UNITED STATES
SECURITIES AND EXCHANGE COMMISSION
WASHINGTON, D.C. 20549
SCHEDULE 13E-3
(Amendment No. 2)
(Rule 13E-100)
RULE 13e-3 TRANSACTION STATEMENT UNDER SECTION 13(e) OF
THE SECURITIES EXCHANGE ACT OF 1934
SciPlay Corporation
(Name of the Issuer)
SciPlay Corporation
Light & Wonder, Inc.
LNW Social Holding Company I, LLC
LNW Social Holding Company II, LLC
Light and Wonder International, Inc.
(Names of Persons Filing Statement)
Class A Common Stock, par value $0.001
per share
(Title of Class of Securities)
809087109
(CUSIP Number of Class of Securities)
Joshua J. Wilson
SciPlay Corporation
6601 Bermuda Road
Las Vegas, Nevada 89119
(702) 897-7150 |
Matthew R. Wilson
Light & Wonder, Inc.
LNW Social Holding Company I, LLC
LNW Social Holding Company II, LLC
Light and Wonder International, Inc.
6601 Bermuda Road
Las Vegas, Nevada 89119
(702) 897-7150 |
(Name, Address and Telephone Numbers of Person
Authorized to Receive Notices and Communications on Behalf of the Persons Filing Statement)
With copies to
Audra D. Cohen
Melissa Sawyer
Sullivan & Cromwell LLP
125 Broad Street
New York, NY 10004 |
Robert I. Townsend, III
Jin-Kyu Baek
Cravath, Swaine & Moore LLP
825 8th Avenue
New York, NY 10019 |
NEITHER THE SECURITIES AND EXCHANGE COMMISSION
NOR ANY STATE SECURITIES COMMISSION HAS APPROVED OR DISAPPROVED THIS TRANSACTION, PASSED ON THE MERITS OR THE FAIRNESS OF THE TRANSACTION
OR PASSED UPON THE ADEQUACY OR ACCURACY OF THE INFORMATION CONTAINED IN THIS DOCUMENT. ANY REPRESENTATION TO THE CONTRARY IS A CRIMINAL
OFFENSE.
This statement is filed in connection with (check the appropriate box):
a. |
x The filing of solicitation
materials or an information statement subject to Regulation 14A (§§ 240.14a-1 through 240.14b-2), Regulation 14C
(§§ 240.14c-1 through 240.14c-101) or Rule 13e-3(c) (§ 240.13e-3(c)) under the Securities Exchange Act of
1934 (the “Exchange Act”). |
b. |
¨ The filing of a registration statement under the
Securities Act of 1933. |
Check
the following box if the soliciting materials or information statement referred to in checking box (a) are preliminary copies: ¨
Check
the following box if the filing is a final amendment reporting the results of the transaction: x
INTRODUCTION
This Amendment No. 2 (this “Final
Amendment”) to the Rule 13e-3 transaction statement on Schedule 13E-3 (as originally filed on September 11, 2023 and
subsequently amended by Amendment No. 1 filed on October 3, 2023, and as amended hereby, together with all exhibits thereto
and hereto, the “Transaction Statement”), is being filed with the Securities and Exchange Commission (the “SEC”)

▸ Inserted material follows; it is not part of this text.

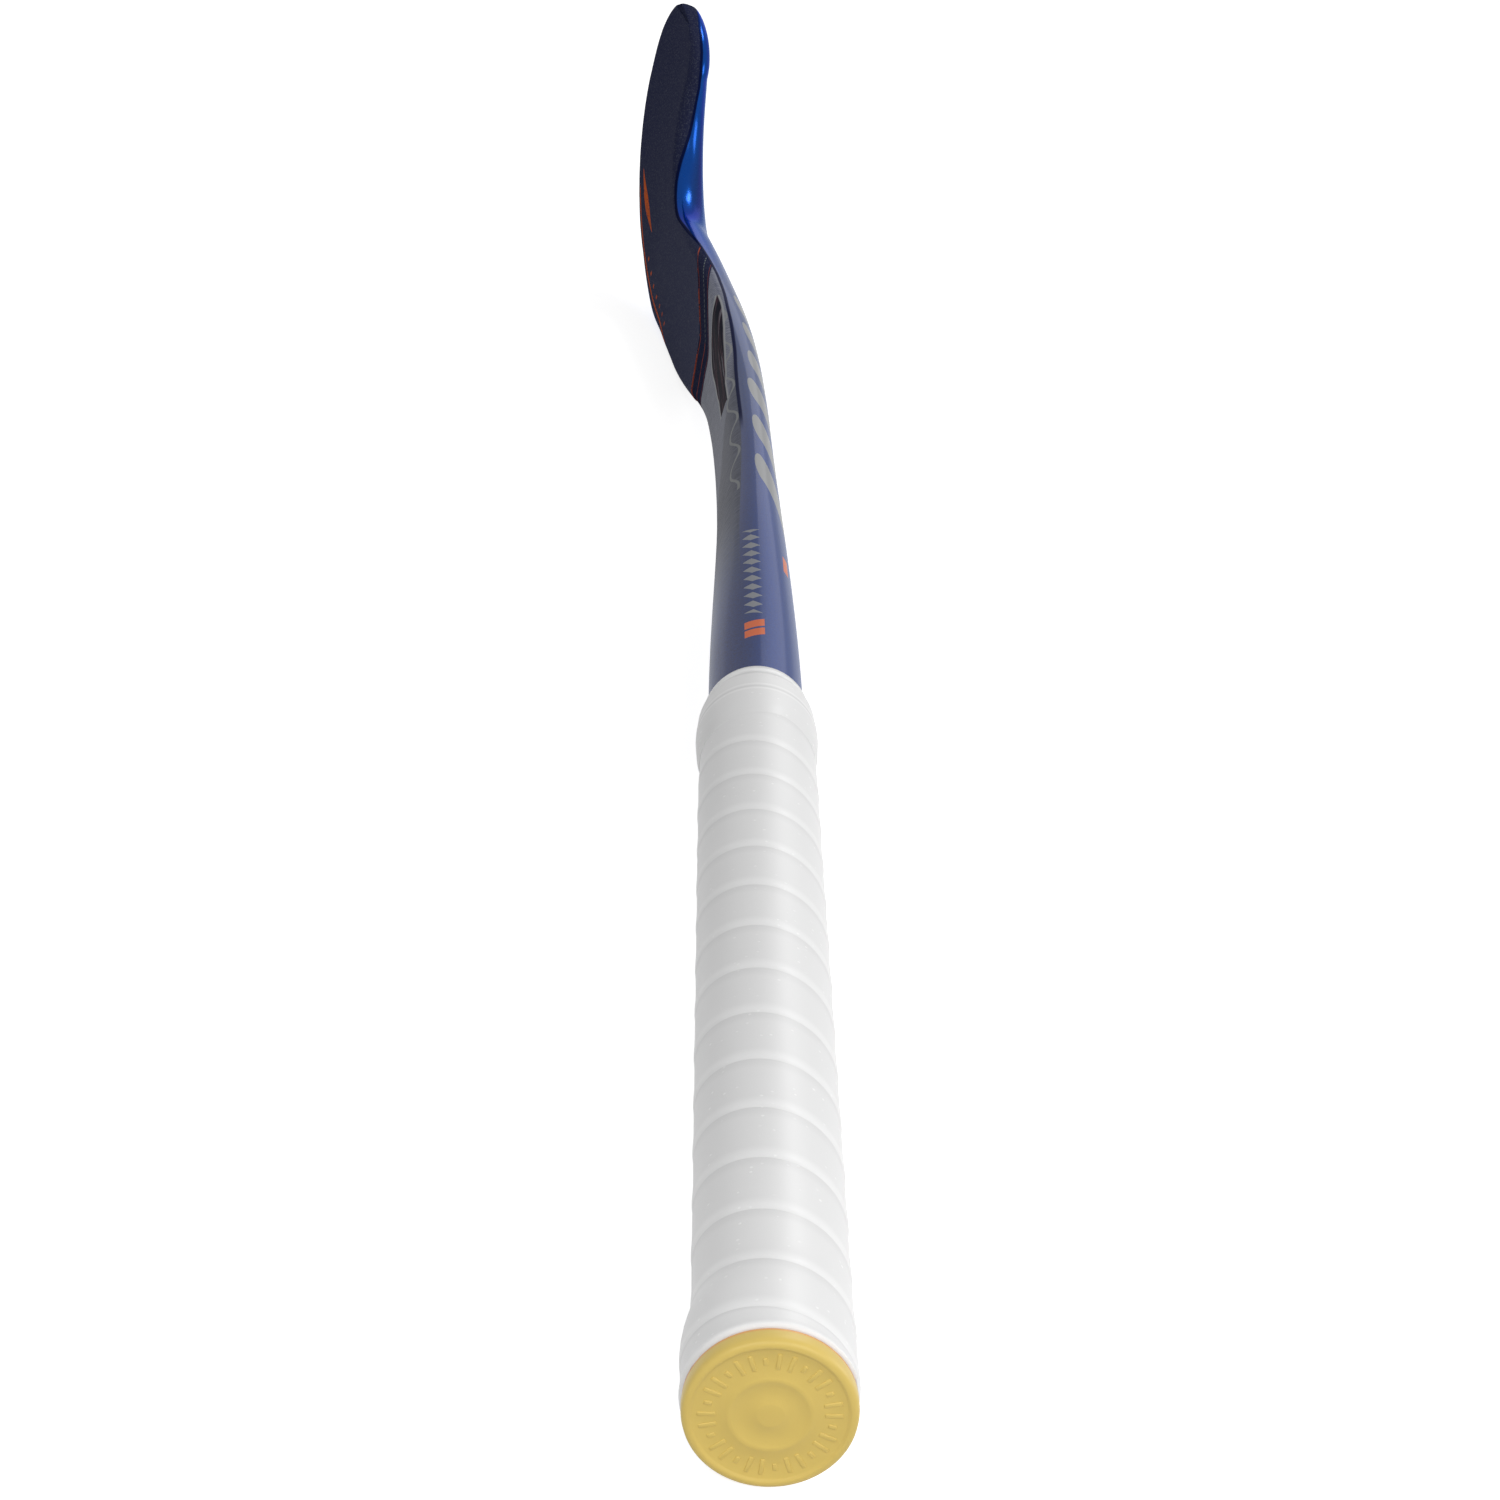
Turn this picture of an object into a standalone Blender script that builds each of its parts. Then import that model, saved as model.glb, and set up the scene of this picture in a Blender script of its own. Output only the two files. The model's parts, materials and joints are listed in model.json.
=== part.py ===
"""Indoor hockey stick, toe up, lying along +Y and touching the floor at its butt and its heel.

Each piece is first built in the stick's own axes: +Y runs from the butt to the head, +Z to the
toe, and the flat playing face looks to -X. One parent empty then lays the stick on the floor.
"""
import math

import bmesh
import bpy
from mathutils import Matrix, Vector

MM = 0.001

# Whole stick
stick_length = 927 * MM
seat_gap = 0.3 * MM
least_edge_radius = 1.2 * MM
section_points = 28

# Round handle
handle_diameter = 29.4 * MM
handle_end = 355 * MM
shell_wall = 2.2 * MM

# Shaft between handle and head
mid_breadth = 35.5 * MM
mid_breadth_at = 500 * MM
mid_thickness = 19.2 * MM
mid_thickness_at = 600 * MM
shaft_edge_radius = 9.0 * MM
face_taper = 3.6 * MM
face_taper_end = 562 * MM

# Hooked head
inner_swell = 3.0 * MM
heel_swell = 12.5 * MM
head_thickness = 20.4 * MM
head_edge_radius = 3.6 * MM
head_back_power = 0.9
head_radius = 69.0 * MM
head_turn = math.radians(99.0)
toe_swell = 1.0 * MM
toe_thickness = 13.3 * MM
toe_thinning_power = 2.9
toe_tip_length = 21.2 * MM
toe_tip_power = 1.7
toe_tip_lean = 0.45
toe_tip_thickness_share = 0.45

# Bow of the flat face
bow_radius = 1515 * MM
head_bow_radius = 360 * MM

# Where things start and end, measured back along the shaft from the start of the hook
bow_lead = 265 * MM
edge_lead = 232 * MM
edge_tail = 42 * MM
inner_lead = 212 * MM
inner_tail = 92 * MM
heel_lead = 177 * MM
heel_tail = 53 * MM
flat_lead = 152 * MM
film_outer_lead = 106 * MM
core_lead = 52 * MM
film_inner_lead = 32 * MM
head_bow_overrun = 22 * MM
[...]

pursuant to Section 13(e) of the Exchange Act, by (a) SciPlay Corporation, a Nevada corporation (the “Company”),
the issuer of the shares of Class A common stock, par value $0.001 per share (the “Class A Common Stock”),
and Class B common stock, par value $0.001 per share (the “Class B Common Stock” and, together with the Class A
Common Stock, the “Common Stock”), that are the subject of the Rule 13e-3 transaction; (b) Light &
Wonder, Inc., a Nevada corporation (“Parent”); (c) LNW Social Holding Company I, LLC, a Nevada limited
liability company (the “Principal Stockholder”); (d) LNW Social Holding Company II, LLC, a Nevada limited liability
company; and (e) Light and Wonder International, Inc., a Delaware corporation. Collectively, the persons filing this Transaction
Statement are referred to as the “filing persons.”

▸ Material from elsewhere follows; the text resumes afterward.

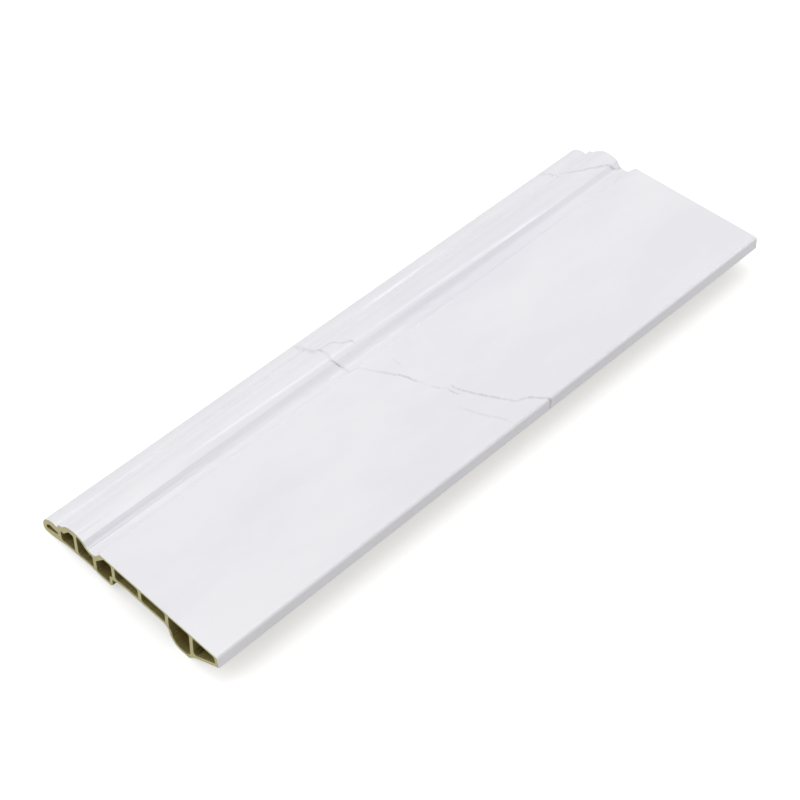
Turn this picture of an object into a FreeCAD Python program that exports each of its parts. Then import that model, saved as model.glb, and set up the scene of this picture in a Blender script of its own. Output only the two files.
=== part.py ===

The Transaction Statement, including this Final
Amendment, relates to the Agreement and Plan of Merger, dated as of August 8, 2023 (as amended or otherwise modified in accordance
with its terms, the “Merger Agreement”), by and among Parent, Bern Merger Sub, Inc., a Nevada corporation (“Merger
Sub”), and the Company. Pursuant to the Merger Agreement, on October 23, 2023, Merger Sub merged with and into the Company
(the “Merger”), with the Company surviving the Merger as the surviving corporation (the “Surviving Corporation”).
As a result of the Merger, Merger Sub ceased to exist as an independent entity and, therefore, is no longer a filing person.
This Final Amendment is being filed pursuant to
Rule 13e-3(d)(3) under the Exchange Act to report the results of the Merger and to reflect certain updates as detailed below.
Except as otherwise set forth herein, the information set forth in the Transaction Statement remains unchanged and is incorporated by
reference into this Final Amendment.
On October 3, 2023, the Company filed a definitive
information statement (the “Information Statement”) under Section 14(c) of the Exchange Act relating to the
Merger Agreement and the transactions contemplated thereby, including the Merger, and the accompanying Amendment No. 1 to the Rule 13e-3
Transaction Statement on Schedule 13E-3. A copy of the Information Statement is attached hereto as Exhibit (a)(1) and a copy
of the Merger Agreement is attached as Annex A to the Information Statement. Capitalized terms used but not defined in this Final Amendment
have the meanings ascribed to such terms in the Information Statement.
Pursuant to General Instruction F to Schedule
13E-3, the information contained in the Information Statement, including all annexes thereto, is expressly incorporated herein by reference
in its entirety, and responses to each item herein are qualified in their entirety by the information contained in the Information Statement
and the annexes thereto.
All information contained in this Final Amendment,
including the Transaction Statement incorporated herein by reference, concerning any of the filing persons has been provided by such filing
person and no filing person has produced any disclosure with respect to any other filing persons.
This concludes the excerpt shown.